Francisco Álvares was the first European recorded to have visited Wukro, when in 1521 he stayed at the royal inn or Betenegush. His account also includes a description of Maryam Wukro church "made in a rock, hewn and wrought with the pickaxe, with three aisles and their supports made of the rock itself."

19th Century 
The next important European visit was in 1868 when Lieutenant-General Sir Robert Napier passed through the village on his way to Magdela where he defeated the Ethiopian Emperor Tewodros II. During their march through Wukro, members of the British army saw one of the Tigrayan rock-hewn churches, most likely Wukro Chirkos, and were afterwards thought to be the first Europeans to see these unusual structures; another notable landmark is the more recent church Wukro Giyorgis Bete.

20th Century 
During the Italian occupation, in 1938, there were shops and a hotel-restaurant, a car service station, a telephone and telegraph office and a health post.  It was qualified as an “Italian town under development”. Many of these buildings are still present, just south of the bridge.

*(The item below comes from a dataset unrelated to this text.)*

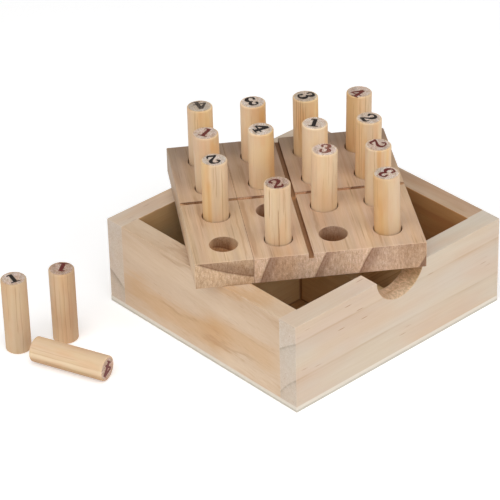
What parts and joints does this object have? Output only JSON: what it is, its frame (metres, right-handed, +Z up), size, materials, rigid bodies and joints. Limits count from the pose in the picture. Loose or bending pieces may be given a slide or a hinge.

Francesco Baldassare started a mill in Wukro, but abandoned it when the Italians were defeated in 1941. Wukro was used as his headquarters by Blatta Haile Mariam Redda during the Woyane rebellion, until Ras Abebe Aregai captured the town 17 October 1943. Dawit W. Girgis reports in his memoirs that in 1964, with the permission of Emperor Haile Selassie, the Israelis operated a secret base outside Wukro where members of the Anyanya (a Sudanese rebel group) were trained in guerrilla warfare.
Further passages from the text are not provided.